Vuelta al pasado

José Antonio Ponte Far VIÉNDOLAS PASAR

FERROL

03 sep 2017 . Actualizado a las 05:00 h.

Llegamos a Santiago convocados por los organizadores del encuentro, y cada uno de nosotros lo hacía con el temor de si lograríamos reconocernos. Habíamos quedado delante del viejo Instituto Masculino Gelmírez, en la plaza de Mazarelos, donde habíamos estudiado todo o parte del bachillerato, que empezara en 1960 y que terminamos en 1967, el del PREU. Se trataba de celebrar el 50 aniversario de aquella promoción. Si lo del «veinte años no es nada» de Gardel ya era exagerado, lo de los cincuenta es una barbaridad, ya no hay tango que se atreva. Por eso, el temor a no reconocerse no era infundado. A nuestro favor jugaba el hecho de que habíamos quedado delante del edificio, y de que algunos habían continuado viéndose a lo largo de estos años. Lo primero que se me ocurrió al entrar en la plaza y ver a un grupo de señores abrazándose y saludándose efusivamente fueron aquellos versos de Blas de Otero: «Ay, qué fugazmente pasan los años bellos / y cómo pierde el color la rosa que encienden ellos». Porque los que allí nos fuimos concentrando estábamos tratando de reconocer en las figuras físicas actuales a los adolescentes que éramos hace cincuenta años. A aquellos chicos que habíamos convivido unos años y que a los diecisiete nos dispersamos en carreras y oficios distintos por lugares diferentes. Habíamos terminado la etapa quizá más libre y auténtica desde que la persona alcanza el uso de razón, y ya cada uno por su lado, se dispuso a estrenar su propia vida. El azar nos dispersó a estos viejos compañeros hacia destinos diversos y cada cual corrió su propia suerte de la mejor manera que pudo y supo.

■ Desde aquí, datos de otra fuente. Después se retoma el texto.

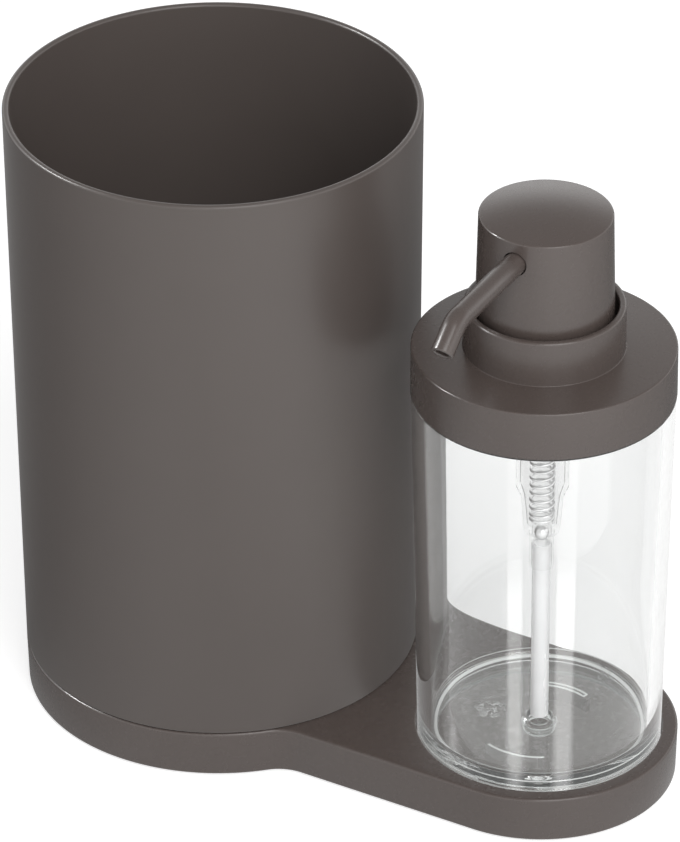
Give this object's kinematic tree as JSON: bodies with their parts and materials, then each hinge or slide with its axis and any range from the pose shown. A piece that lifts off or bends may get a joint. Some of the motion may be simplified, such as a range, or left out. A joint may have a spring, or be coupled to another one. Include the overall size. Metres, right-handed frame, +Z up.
{
  "type": "bathroom organizer",
  "caption": "Long low tray carrying a tall open round cup and a clear pump dispenser with a bent spout, for a washbasin or vanity.",
  "frame": {"origin": "middle of the whole object's box, at the surface that it stands on", "axes": "+X along the tray from the cup's end to the dispenser's end, +Z up, and the spout points to -Y at rest"},
  "size_m": [0.1922, 0.1148, 0.1794],
  "materials": {
    "taupe_plastic": "satin",
    "clear_glass": "clear",
    "milky_plastic": "translucent",
    "grey_rubber": "matte",
    "soft_seal": "satin",
    "steel": "bright"
  },
  "bodies": {
    "tray": {"base_tray": "taupe_plastic", "foot_pad_1": "grey_rubber", "foot_pad_2": "grey_rubber", "foot_pad_3": "grey_rubber", "foot_pad_4": "grey_rubber", "foot_pad_5": "grey_rubber"},
    "cup": {"cup": "taupe_plastic"},
    "bottle": {"bottle": "clear_glass"},
    "lid": {"lid": "taupe_plastic", "lid_seal": "soft_seal", "pump_housing": "milky_plastic", "housing_gasket": "soft_seal", "pump_nut": "taupe_plastic", "chaplet": "milky_plastic", "dip_tube": "milky_plastic", "spring": "steel"},
    "ball": {"inlet_ball": "steel"},
    "piston": {"piston": "milky_plastic"},
    "head": {"stem": "milky_plastic", "valve_plug": "milky_plastic", "actuator_core": "taupe_plastic", "head_shell": "taupe_plastic", "spout": "taupe_plastic"}
  },
  "joints": [
    {"name": "cup_lift", "type": "slide", "parent": "tray", "child": "cup", "axis": [0, 0, 1], "range_m": [0, 0.06]},
    {"name": "bottle_lift", "type": "slide", "parent": "tray", "child": "bottle", "axis": [0, 0, 1], "range_m": [0, 0.06]},
    {"name": "lid_lift", "type": "slide", "parent": "bottle", "child": "lid", "axis": [0, 0, 1], "range_m": [0, 0.12]},
    {"name": "ball_lift", "type": "slide", "parent": "lid", "child": "ball", "axis": [0, 0, 1], "range_m": [0, 0.001]},
    {"name": "pump_press", "type": "slide", "parent": "lid", "child": "piston", "axis": [0, 0, -1], "range_m": [0, 0.012], "stiffness_N_per_m": 800, "springref_m": -0.008, "deforming": ["spring"]},
    {"name": "head_swivel", "type": "hinge", "parent": "piston", "child": "head", "pos_m": [0.05858, 0.00169, 0.15], "axis": [0, 0, 1], "range_deg": [-55, 235]}
  ]
}
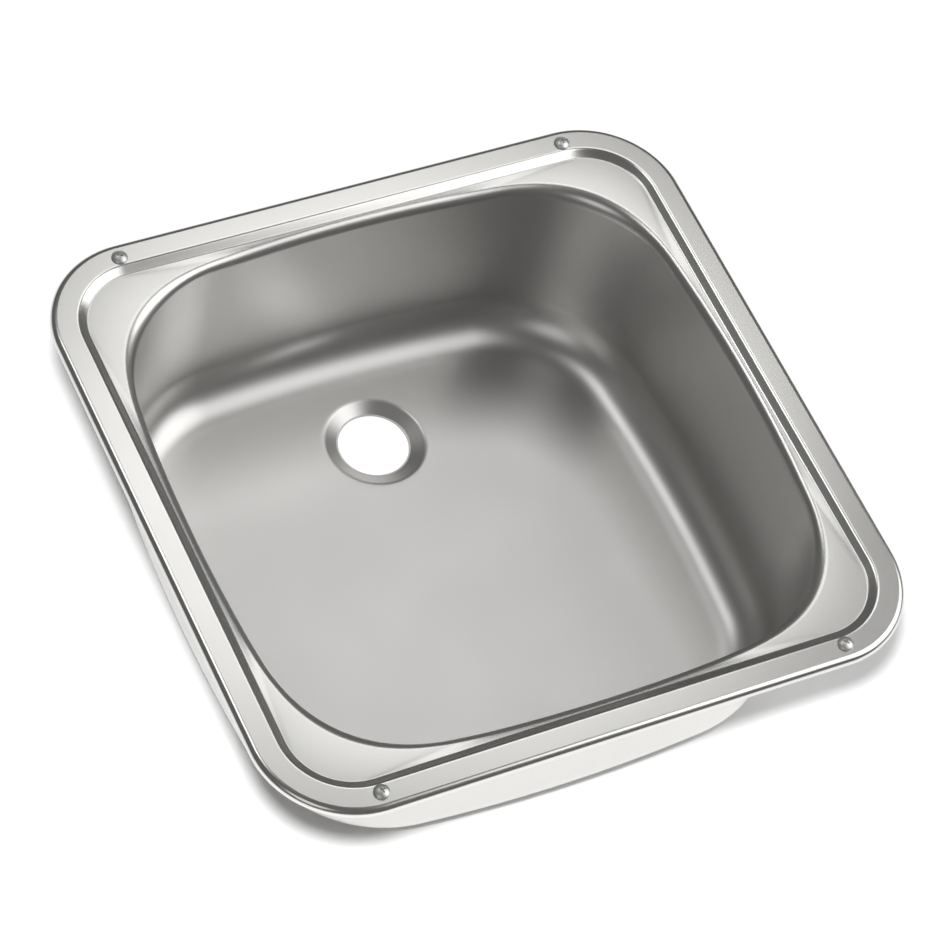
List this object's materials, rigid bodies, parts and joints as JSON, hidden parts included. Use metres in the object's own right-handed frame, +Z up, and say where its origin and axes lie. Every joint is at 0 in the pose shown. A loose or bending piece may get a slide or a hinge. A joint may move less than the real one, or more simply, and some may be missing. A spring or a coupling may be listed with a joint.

Y, por lo visto, no podemos quejarnos. Aquellos chavales casi anónimos que siempre encontraban un hueco en el denso horario lectivo (había clase los sábados) para dar un paseo por la Alameda y saludar (entornando un ojo a lo Robert Mitchum) a las chicas del instituto femenino o de las monjas (que no nos hacían ni caso); aquellos chicos que escapábamos al cine, a la sesión continua del Salón Teatro, en vez de ir a clase de religión y de política, hoy, muchos años después, son médicos de prestigio, ingenieros, arquitectos, profesores, empresarios, autónomos solventes… Pero, sobre todo, gente de bien, con una vida privada y profesional detrás que los afianza como hombres y como ciudadanos. Es cierto que eran buenos tiempos para encontrar después trabajo y poder desarrollar cada uno su profesión. Tuvimos más y mejores oportunidades que los jóvenes de hoy, a pesar de que no teníamos ni móviles, ni ordenadores, ni fotocopias, ni zapatillas de marca, ni docenas de pantalones y camisetas, ni siquiera televisión en casa. Vestíamos todos iguales por semana, y los domingos nos esmerábamos con la camisa blanca y la corbata festiva. Olíamos no a colonia cara, sino a jabón y a sencillez. De todo esto hablamos, y sin parar, desde el primer momento. Escapando de la tentación de que cualquier tiempo pasado fue mejor, pero reivindicando el valor de una época y de una forma de vivir.

La reunión duró todo el sábado, con comida generosa por medio. Había entre nosotros un páramo de años tan enorme, que había que recorrerlo aunque fuese a grandes zancadas. Contando anécdotas de aquellos años, volvíamos a vivirlas, porque la palabra las recreaba y las hacía más nuestras. Evocar aquellos tiempos acabó siendo una necesidad compartida y gozosamente disfrutada.